> [SET EXERCISE]:
Only the lines from the start up to and including the line containing "return result" should be repeated, word for word.
** BEGIN DATA PROVIDED **
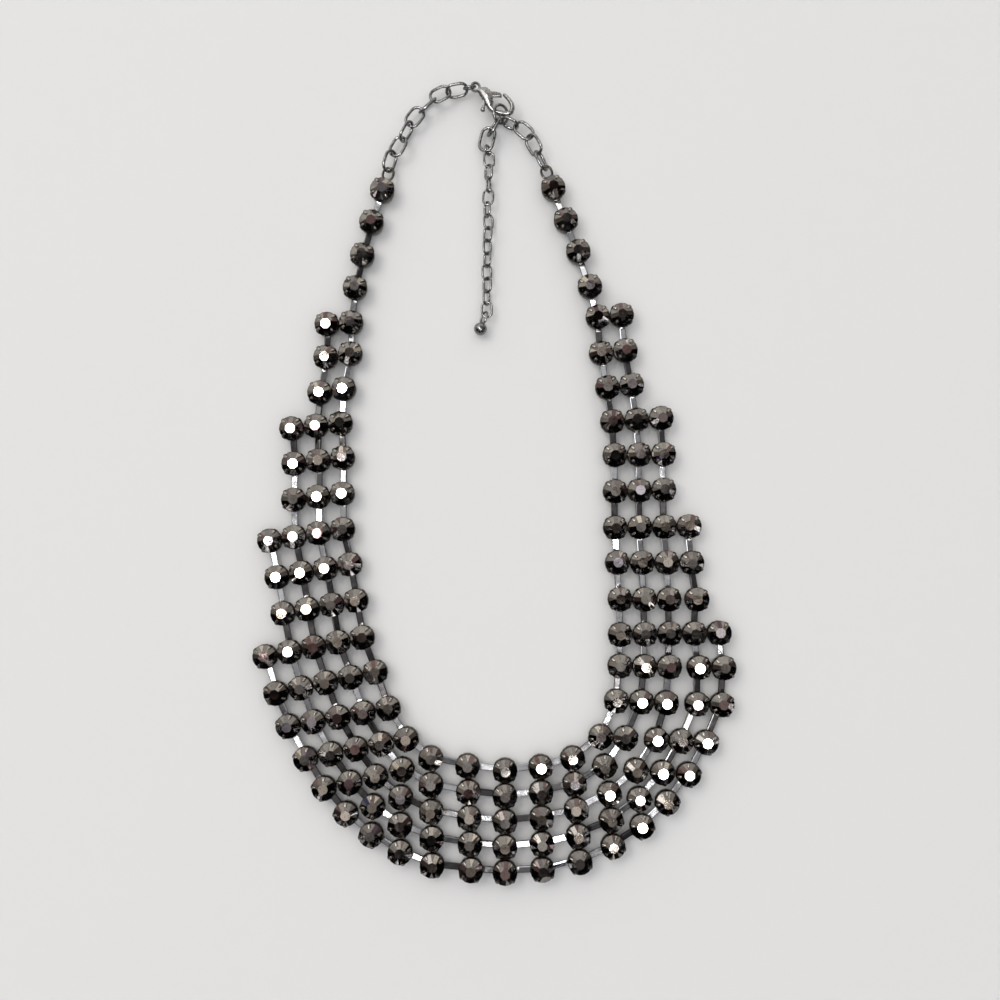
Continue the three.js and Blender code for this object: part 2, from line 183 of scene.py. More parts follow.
def side_rows(side, rows, parted):
    """One side's rows from the front outward: the stones' centres, and the strand before a gap."""
    inner = Vector((MIDDLE["x"] * side, MIDDLE["y"]))
    result = []
    for index, row in enumerate(rows):
        inner = inner + polar(row.reach, row.heading)
        gap = next((p for p in parted if p.row == index), None)
        stones = []
        for strand in range(row.strands):
            extra = gap.by if gap and strand >= gap.after else 0
            place = inner + polar(strand * row.pitch + extra, row.along)
            stones.append(Vector((place.x * side, place.y)))
        result.append((stones, gap.after if gap else 0))
    return result


def side_strand(side, strand, rows):
    """One strand's stones on one side, with the ones that fill its corner."""
    own = [stones[strand] for stones, _ in rows if len(stones) > strand]
    front, rest = own[:FRONT_ROWS], own[FRONT_ROWS:]
    chord = rest[0] - front[-1]
    outward = Vector((chord.y, -chord.x)) * (side * CORNER_BOW)
    corner = []
    for i in range(strand):
        share = (i + 1) / (strand + 1)
        corner.append(front[-1] + chord * share + outward * (4 * share * (1 - share)))
    return front + corner + rest


def layout():
    """Five strands from end to end, and the pairs of neighbours that solder joins."""
    left = side_rows(-1, LEFT_ROWS, [])
    right = side_rows(1, RIGHT_ROWS, RIGHT_PARTED)
    middle = [Vector((MIDDLE["x"], MIDDLE["y"])) + polar(s * MIDDLE["pitch"], MIDDLE["along"])
              for s in range(STRANDS)]
    strands = []
    for s in range(STRANDS):
        strands.append(side_strand(-1, s, left)[::-1] + [middle[s]] + side_strand(1, s, right))
    pairs = []
    for rows in ([(middle, 0)], left[::-1], right[::-1]):
        for s in range(1, STRANDS):
            reached = [(stones, gap) for stones, gap in rows if len(stones) > s]
            pairs += [(stones[s - 1], stones[s]) for stones, gap in reached[::2] if gap != s]
    return strands, pairs


# ------------------------------------------------------------------ materials

def linear(hex_colour):
    """An sRGB hex colour as linear RGBA."""
    channels = [int(hex_colour[i:i + 2], 16) / 255 for i in (1, 3, 5)]
    return [c / 12.92 if c <= 0.04045 else ((c + 0.055) / 1.055) ** 2.4 for c in channels] + [1.0]


def feed(tree, node, **inputs):
    """Sets a node's inputs by name, each to a value or linked from another node's output."""
    for name, value in inputs.items():
        socket = node.inputs[name.replace("_", " ")]
        if isinstance(value, bpy.types.NodeSocket):
            tree.links.new(value, socket)
        else:
            socket.default_value = value


def add(tree, kind, settings=None, stops=None, **inputs):
    """Adds a node with its settings, its colour stops (place, hex colour) and its inputs."""
    node = tree.nodes.new("ShaderNode" + kind)
    for name, value in (settings or {}).items():
        setattr(node, name, value)
    if stops:
        elements = node.color_ramp.elements
        while len(elements) < len(stops):
            elements.new(0.5)
        for element, (place, colour) in zip(elements, stops):
            element.position = place
            element.color = linear(colour)
    feed(tree, node, **inputs)
    return node


def new_material(name):
    """A new material, its node tree and its shader."""
    material = bpy.data.materials.new(name)
    material.use_nodes = True
    tree = material.node_tree
    return material, tree, tree.nodes["Principled BSDF"]


COAT_COLOURS = [(0.0, "#34374c"), (0.16, "#66514f"), (0.34, "#757270"), (0.6, "#8f8b86"),
                (0.82, "#c2b7ab"), (1.0, "#cbc6d2")]
FOIL_COLOURS = [(0.3, "#7f8cab"), (0.42, "#ffffff"), (0.64, "#ffffff"), (0.74, "#b98c72")]
# the foil's share of the glass's colour, its flecks' width, and the ripples' width and depth
FOIL_SHARE = 0.55
FLECK_MM = 0.5
RIPPLE_MM, RIPPLE_DEPTH_MM = 1.3, 0.009
GLASS_ROUGHNESS = 0.05
BUMP_STRENGTH = 0.5
# where on the coat's colours a stone's table and its other facets lie
TABLE_SHADES = (0.12, 1.0)
CROWN_SHADE, CROWN_SPREAD = 0.42, 0.14
# a plate's roughness varies by this share of it, over most of the noise's range
ROUGHNESS_SPREAD = 0.25
NOISE_LOW, NOISE_HIGH = 0.3, 0.7


def hematite_glass():
    """Pressed glass with a hematite coat, fired on: it mirrors like dark polished metal."""
    material, tree, shader = new_material("hematite_coated_glass")
    place = add(tree, "TexCoord").outputs["Object"]
    # the coat's thickness varies from facet to facet, which turns the grey brown, beige or navy
    shade = add(tree, "Attribute", {"attribute_name": "tone"}).outputs["Fac"]
    coat = add(tree, "ValToRGB", stops=COAT_COLOURS, Fac=shade).outputs["Color"]
    # the foil behind shows through in flecks of blue and amber, about 0.5 mm across
    fleck = add(tree, "TexNoise", Vector=place, Scale=1 / (FLECK_MM * MM), Detail=1.0).outputs["Fac"]
    foil = add(tree, "ValToRGB", stops=FOIL_COLOURS, Fac=fleck).outputs["Color"]
    mixed = add(tree, "MixRGB", {"blend_type": "MULTIPLY"}, Fac=FOIL_SHARE, Color1=coat,
                Color2=foil)
    # pressed facets aren't quite flat: ripples 1.3 mm across draw their reflections into streaks
    ripple = add(tree, "TexNoise", Vector=place, Scale=1 / (RIPPLE_MM * MM), Detail=2.0).outputs["Fac"]
    bump = add(tree, "Bump", Height=ripple, Strength=BUMP_STRENGTH, Distance=RIPPLE_DEPTH_MM * MM)
    feed(tree, shader, Base_Color=mixed.outputs["Color"], Metallic=1.0, Roughness=GLASS_ROUGHNESS,
         Normal=bump.outputs["Normal"])
    return material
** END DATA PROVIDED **
> [SOLUTION FOR THIS TASK]:
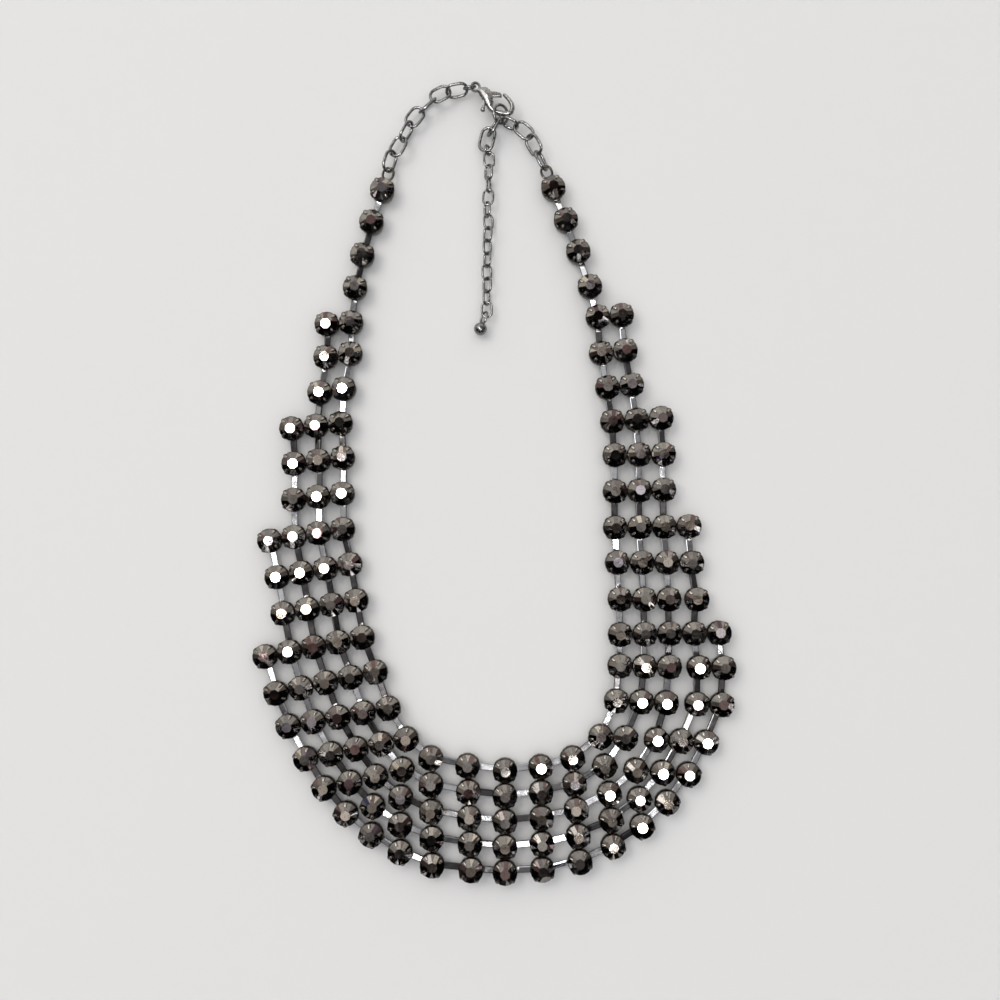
Continue the three.js and Blender code for this object: part 2, from line 183 of scene.py. More parts follow.
def side_rows(side, rows, parted):
    """One side's rows from the front outward: the stones' centres, and the strand before a gap."""
    inner = Vector((MIDDLE["x"] * side, MIDDLE["y"]))
    result = []
    for index, row in enumerate(rows):
        inner = inner + polar(row.reach, row.heading)
        gap = next((p for p in parted if p.row == index), None)
        stones = []
        for strand in range(row.strands):
            extra = gap.by if gap and strand >= gap.after else 0
            place = inner + polar(strand * row.pitch + extra, row.along)
            stones.append(Vector((place.x * side, place.y)))
        result.append((stones, gap.after if gap else 0))
    return result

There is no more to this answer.